Third, God orders all things for his own glory. We cannot lose sight, in the midst of our temporal worries, that all is ordained for the ultimate purpose of glorifying God. The world thinks this is selfish, but they do not understand that God is love and has shared perfect and complete Trinitarian love for all eternity.  There is no selfishness in love. When he created this world, his love overflowed because it is in his nature to pour out love. When we love as God loves, and when we enjoy the love of God as Christ enjoys his love, then we glorify him. Everything serves this end, that his love might overflow, both to us and through us, and in its pouring out, we find our greatest pleasure and joy in him. Once again, we do not know exactly how all present things serve this end, but we know that it does. If we love him, we will find consolation in this, and love him all the more, and will celebrate that he has ordained blessing, and suffering, and justice because he is love.

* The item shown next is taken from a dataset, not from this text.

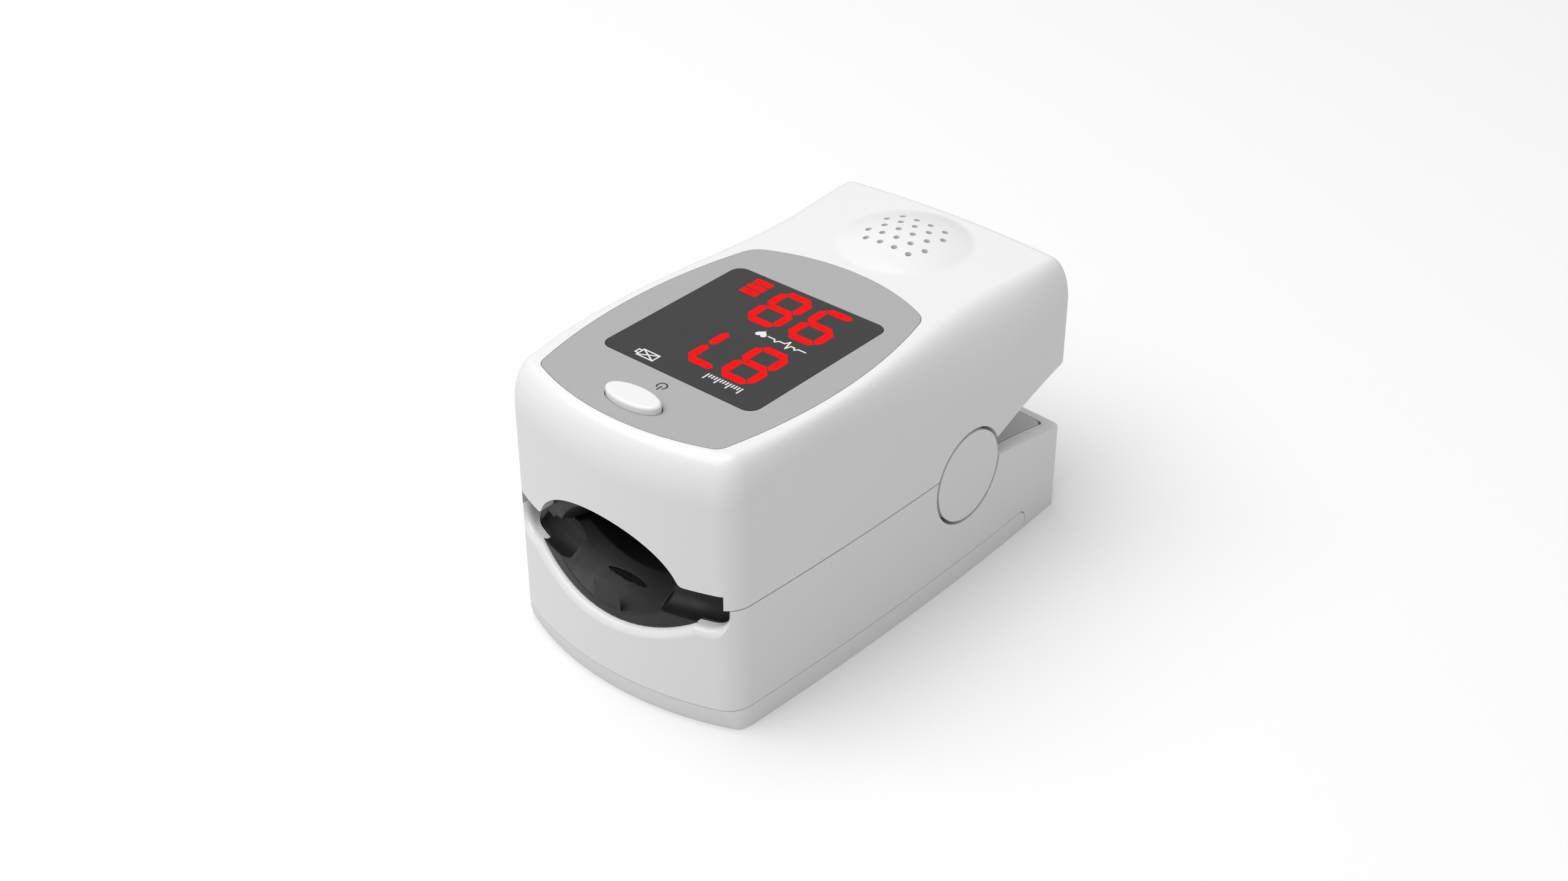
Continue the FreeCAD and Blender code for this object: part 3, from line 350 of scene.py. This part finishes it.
def line(x0, y0, x1, y1, thick):
    """A straight stroke."""
    along = Vector((x1 - x0, y1 - y0)).normalized() * thick / 2
    corners = ((x0, y0, -1, 1), (x1, y1, 1, 1), (x1, y1, 1, -1), (x0, y0, -1, -1))
    return [(x + end * along.x - side * along.y, y + end * along.y + side * along.x)
            for x, y, end, side in corners]


# Two numbers: each digit's lit segments, its left edge and its top on the display.
DIGITS = (("abcdefg", 6.97, -15.23), ("abc", 2.38, -15.23), ("abcdfg", 7.17, -4.97), ("abcdefg", 1.53, -4.97))
BAR_COUNT, BAR_STEP, BAR_WIDE, BAR_TALL = 3, 1.19, 2.38, 0.94
lit = []
for letters, left, top in DIGITS:
    lit += [read_from_hinge(left, top, outline) for outline in digit(letters)]
for place in range(BAR_COUNT):
    lit.append(read_from_hinge(-4.62, -0.90 + BAR_STEP * place, block(0, 0, BAR_WIDE, BAR_TALL)))
plates("display_digits", lit, GLASS - SUNK, GLASS + 0.015 * MM, "display_red", ["display_segments"])

HEART_STEPS, HEART_SCALE = 36, 0.043
heart = []
for step in range(HEART_STEPS):
    angle = 2 * math.pi * step / HEART_STEPS
    across = 16 * math.sin(angle) ** 3
    down = -(13 * math.cos(angle) - 5 * math.cos(2 * angle) - 2 * math.cos(3 * angle) - math.cos(4 * angle))
    heart.append((across * HEART_SCALE, down * HEART_SCALE))
marks = [read_from_hinge(1.07, -6.27, heart)]

THIN = 0.17
CASE_WIDE, CASE_TALL = 2.2, 1.2
NIB_END, NIB_TOP, NIB_FOOT = CASE_WIDE + 0.45, 0.28, 0.92
battery = [
    line(0, 0, CASE_WIDE, 0, THIN), line(0, CASE_TALL, CASE_WIDE, CASE_TALL, THIN),
    line(0, 0, 0, CASE_TALL, THIN), line(CASE_WIDE, 0, CASE_WIDE, CASE_TALL, THIN),
    line(0, 0, CASE_WIDE, CASE_TALL, THIN), line(0, CASE_TALL, CASE_WIDE, 0, THIN),
    line(CASE_WIDE, NIB_TOP, NIB_END, NIB_TOP, THIN), line(CASE_WIDE, NIB_FOOT, NIB_END, NIB_FOOT, THIN),
    line(NIB_END, NIB_TOP, NIB_END, NIB_FOOT, THIN),
]
for stroke in battery:
    marks.append(read_from_hinge(-3.9, -17.73, stroke))
TICK_COUNT, TICK_STEP = 13, 0.38
TALL_TICK, SHORT_TICK, TALL_EVERY = 1.1, 0.6, 4
for place in range(TICK_COUNT):
    tall = SHORT_TICK if place % TALL_EVERY else TALL_TICK
    start = TICK_STEP * place
    marks.append(read_from_hinge(6.9, -15.7, block(start, -tall, start + THIN, 0)))
TRACE = ((0, 0.8), (0.9, 0.8), (1.2, 0.45), (1.5, 0.8), (1.9, 0.8), (2.15, 0.1), (2.5, 1.4), (2.8, 0.8),
         (3.5, 0.8), (3.85, 0.4), (4.2, 0.8), (5.0, 0.8))
for start, end in zip(TRACE, TRACE[1:]):
    marks.append(read_from_hinge(7.0, -7.05, line(*start, *end, THIN)))
# These printed marks glow in painted white light.
for place, outline in enumerate(marks):
    height = (0.008 + 0.0004 * place) * MM
    plates("display_mark_%02d" % place, [outline], GLASS - SUNK, GLASS + height, "print_white")

PLATE_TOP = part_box("faceplate")[1].z
PRINT_TOP = PLATE_TOP + 0.01 * MM
SYMBOL_LEFT, SYMBOL_TOP = 0.25, -20.62
RING, RING_THICK = 0.55, 0.17
OPEN = math.radians(38)
STEPS = 32
ring = []
for radius, order in ((RING + RING_THICK / 2, 1), (RING - RING_THICK / 2, -1)):
    for step in list(range(STEPS + 1))[::order]:
        angle = OPEN + (2 * math.pi - 2 * OPEN) * step / STEPS
        ring.append((radius * math.sin(angle), -radius * math.cos(angle)))
bar = line(0, -0.75, 0, -0.1, RING_THICK)
for name, outline in (("power_symbol_ring", ring), ("power_symbol_bar", bar)):
    placed = read_from_hinge(SYMBOL_LEFT, SYMBOL_TOP, outline)
    plates(name, [placed], PLATE_TOP - SUNK, PRINT_TOP, "print_dark")


# ---------------------------------------------------------------- studio

FLOOR_HALF = 2.0
form = bmesh.new()
bmesh.ops.create_grid(form, x_segments=1, y_segments=1, size=FLOOR_HALF)
mesh = bpy.data.meshes.new("floor")
form.to_mesh(mesh)
form.free()
floor = bpy.data.objects.new("floor", mesh)
floor.location.z = size_at_load[0][2]
bpy.context.scene.collection.objects.link(floor)
paper = finish("white floor", (0.62, 0.62, 0.62, 1), 0.9, patina=0.0, grain=1 * MM, depth=0.001 * MM,
               Specular_IOR_Level=0.0)
mesh.materials.append(seen_brighter(paper, (0.88, 0.88, 0.88, 1)))


KEY_PLACE, KEY_AIM = Vector((-0.18, -0.26, 0.80)), Vector((0, 0, 0.02))
light = bpy.data.lights.new("key", "AREA")
light.shape = "SQUARE"
light.size = 0.9
light.energy = 7.0
key = bpy.data.objects.new("key", light)
key.location = KEY_PLACE
key.rotation_euler = (KEY_AIM - KEY_PLACE).to_track_quat("-Z", "Y").to_euler()
bpy.context.scene.collection.objects.link(key)

world = bpy.context.scene.world or bpy.data.worlds.new("studio")
bpy.context.scene.world = world
world.use_nodes = True
tree = world.node_tree
sky = tree.nodes["Background"]
sky.inputs["Color"].default_value = (1, 1, 1, 1)
sky.inputs["Strength"].default_value = 0.50
backdrop = tree.nodes.new("ShaderNodeBackground")
backdrop.inputs["Color"].default_value = (1, 1, 1, 1)
backdrop.inputs["Strength"].default_value = 1
rays = tree.nodes.new("ShaderNodeLightPath")
choice = tree.nodes.new("ShaderNodeMixShader")
tree.links.new(rays.outputs["Is Camera Ray"], choice.inputs["Fac"])
tree.links.new(sky.outputs["Background"], choice.inputs[1])
tree.links.new(backdrop.outputs["Background"], choice.inputs[2])
tree.links.new(choice.outputs["Shader"], tree.nodes["World Output"].inputs["Surface"])

TARGET = Vector((0.029, -1.499, 16.890)) * MM
AZIMUTH, ELEVATION, DISTANCE = math.radians(40.638), math.radians(33.330), 240.52 * MM
back = Vector((math.sin(AZIMUTH) * math.cos(ELEVATION), -math.cos(AZIMUTH) * math.cos(ELEVATION),
               math.sin(ELEVATION)))
optics = bpy.data.cameras.new("camera")
optics.lens = 50
optics.sensor_width = 36
optics.clip_start = 0.01
camera = bpy.data.objects.new("camera", optics)
camera.location = TARGET + back * DISTANCE
camera.rotation_euler = (-back).to_track_quat("-Z", "Y").to_euler()
bpy.context.scene.collection.objects.link(camera)
bpy.context.scene.camera = camera
bpy.context.scene.view_settings.view_transform = "Standard"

As creatures, this is hard to grasp, and if we grasp it, it is hard to find consolation in it. But this inability is a reflection of our broken humanity, our sinfulness fighting against worshiping God for who he is. In order to find consolation in the ordering of all to his glory, we must first know this God-who-is-love, enjoy him, and seek to find our greatest pleasure in his glory. When all around us goes to hell in a handbasket, God has not left off glorifying himself. All will in due time ( and especially after time comes due) be seen as the perfect plan for God’s greatest glory.